> [WHAT YOU HAVE TO DO] In the listing below, find the line with "# hoop, because", then repeat exactly every line from the top through that one.

> [INFORMATION PROVIDED]
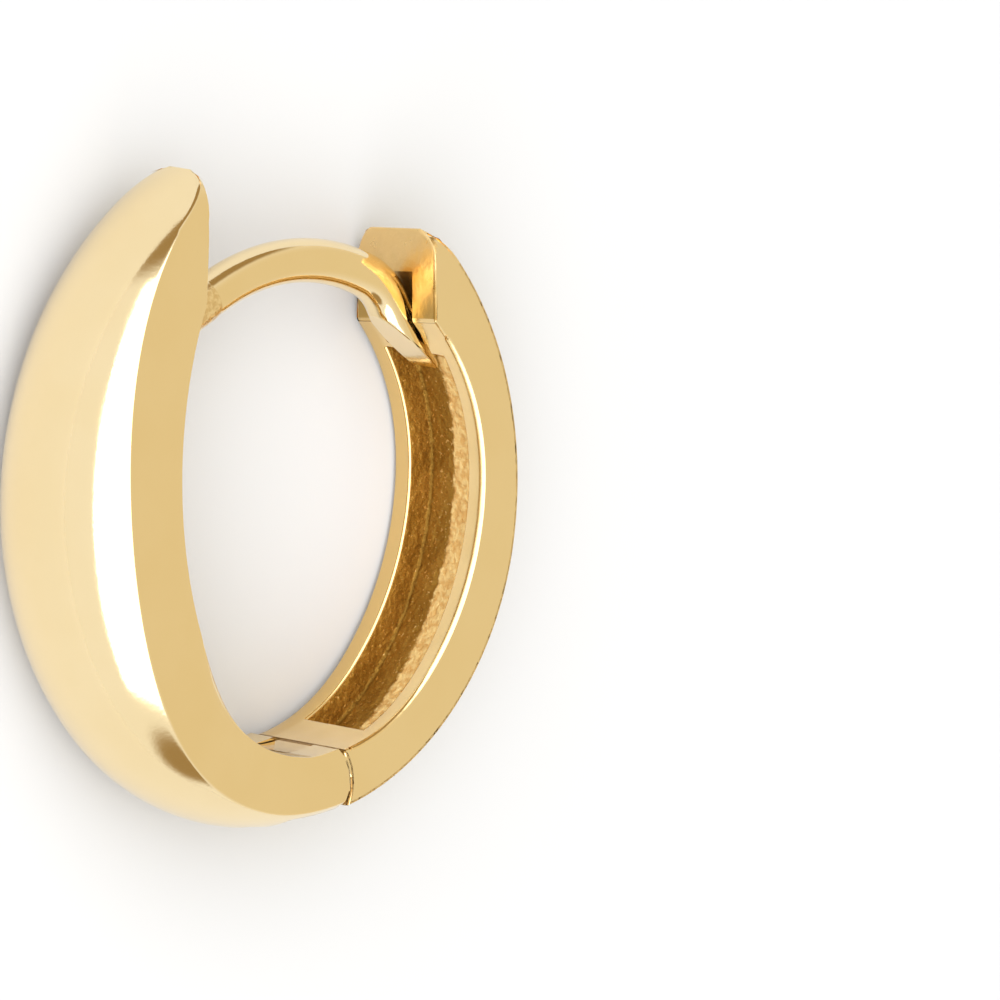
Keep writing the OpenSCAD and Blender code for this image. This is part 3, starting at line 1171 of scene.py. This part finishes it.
# %% [markdown]
# ## Room
# Polished gold shows the room more than itself. The room is white on the left
# and warmer on the right, where the flat sides look. It is dark towards the
# picture's top, which gives the stroke at the tip, and in a small cone towards
# its foot, which gives the one at the dome's lower end.

# %% Room
WHITE, WARM, DARK = (1.05, 1.05, 1.05, 1), (0.87, 0.77, 0.56, 1), (0.40, 0.28, 0.13, 1)
WARM_SIDE, DARK_ABOVE, DARK_BELOW = (0.2, 0.85), (0.75, 0.86), (0.958, 0.988)
STROKE_BELOW = (0.03 * to_camera + 0.15 * to_right - 0.985 * to_top).normalized()
world = bpy.data.worlds.new("studio")
bpy.context.scene.world = world
world.use_nodes = True
room = Socket(world.node_tree).node("ShaderNodeTexCoord", output="Generated")
walls = room.along(to_right).ramp(*WARM_SIDE).blend(WHITE, WARM)
above = room.along(to_top).ramp(*DARK_ABOVE)
below = room.along(STROKE_BELOW).ramp(*DARK_BELOW)
light = (above + below).blend(walls, DARK)
backdrop = world.node_tree.nodes["Background"]
world.node_tree.links.new(light.output, backdrop.inputs["Color"])
print("room", world.name)

# %% [markdown]
# ## Softbox
# A wide softbox stands behind the camera, and its edge makes the white stripe
# along the front half's crease. Its sides are given as angles seen from the
# hoop, because those decide where the reflection ends.

# %% Softbox
BACK_BY, RADIANCE = 760, 2.05
BOX_ANGLES = (-21, 40, -65, 50)
BOX_LEFT, BOX_RIGHT, BOX_LOW, BOX_HIGH = (
    BACK_BY * math.tan(math.radians(angle)) for angle in BOX_ANGLES
)
wide, tall = (BOX_RIGHT - BOX_LEFT) * MM, (BOX_HIGH - BOX_LOW) * MM
softbox = bpy.data.lights.new("softbox", "AREA")
softbox.shape = "RECTANGLE"
softbox.size, softbox.size_y = wide, tall
softbox.energy = RADIANCE * math.pi * wide * tall
stand = bpy.data.objects.new("softbox", softbox)
bpy.context.scene.collection.objects.link(stand)
across, up = (BOX_LEFT + BOX_RIGHT) / 2, (BOX_LOW + BOX_HIGH) / 2
stand.matrix_world = (
    Matrix.Translation(aim + (across * to_right + up * to_top + BACK_BY * to_camera) * MM) @ turn
)
print("softbox", round(wide, 2), "by", round(tall, 2), "m")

> [RESULT FOR THIS EXERCISE]
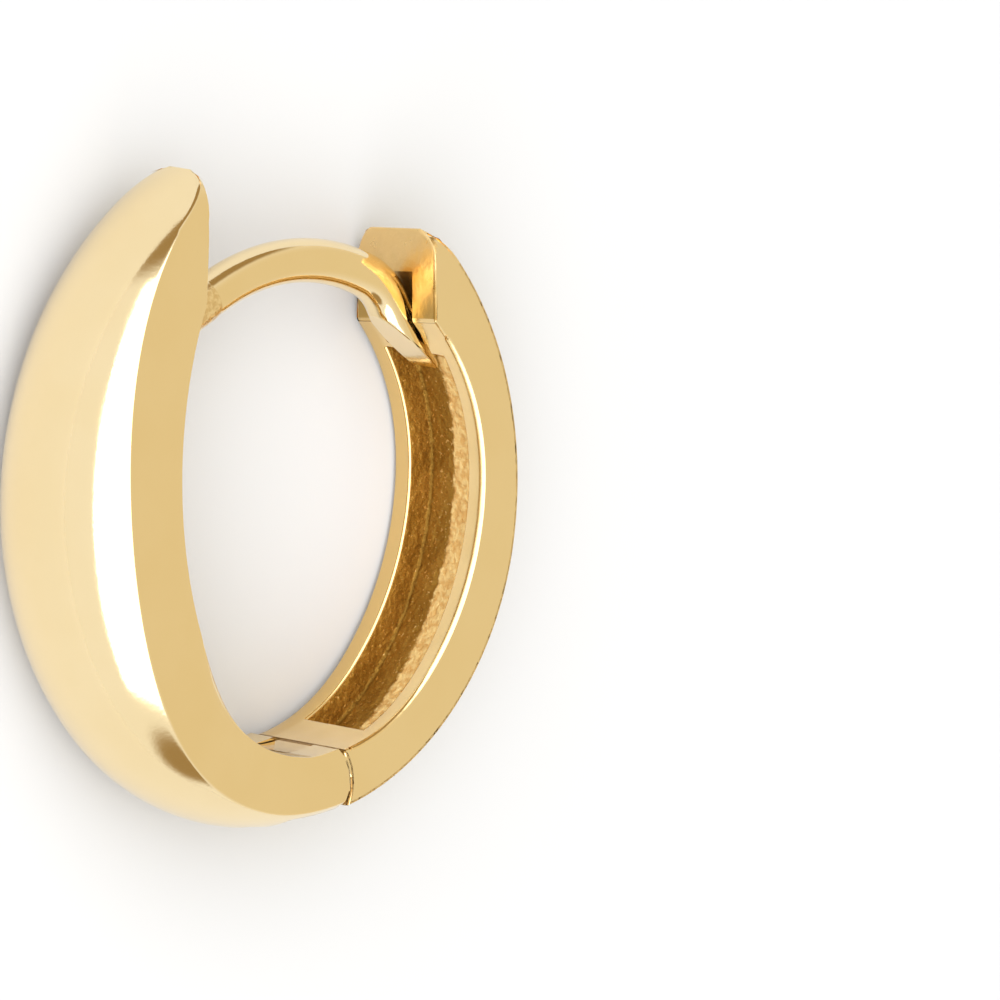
Keep writing the OpenSCAD and Blender code for this image. This is part 3, starting at line 1171 of scene.py. This part finishes it.
# %% [markdown]
# ## Room
# Polished gold shows the room more than itself. The room is white on the left
# and warmer on the right, where the flat sides look. It is dark towards the
# picture's top, which gives the stroke at the tip, and in a small cone towards
# its foot, which gives the one at the dome's lower end.

# %% Room
WHITE, WARM, DARK = (1.05, 1.05, 1.05, 1), (0.87, 0.77, 0.56, 1), (0.40, 0.28, 0.13, 1)
WARM_SIDE, DARK_ABOVE, DARK_BELOW = (0.2, 0.85), (0.75, 0.86), (0.958, 0.988)
STROKE_BELOW = (0.03 * to_camera + 0.15 * to_right - 0.985 * to_top).normalized()
world = bpy.data.worlds.new("studio")
bpy.context.scene.world = world
world.use_nodes = True
room = Socket(world.node_tree).node("ShaderNodeTexCoord", output="Generated")
walls = room.along(to_right).ramp(*WARM_SIDE).blend(WHITE, WARM)
above = room.along(to_top).ramp(*DARK_ABOVE)
below = room.along(STROKE_BELOW).ramp(*DARK_BELOW)
light = (above + below).blend(walls, DARK)
backdrop = world.node_tree.nodes["Background"]
world.node_tree.links.new(light.output, backdrop.inputs["Color"])
print("room", world.name)

# %% [markdown]
# ## Softbox
# A wide softbox stands behind the camera, and its edge makes the white stripe
# along the front half's crease. Its sides are given as angles seen from the
# hoop, because those decide where the reflection ends.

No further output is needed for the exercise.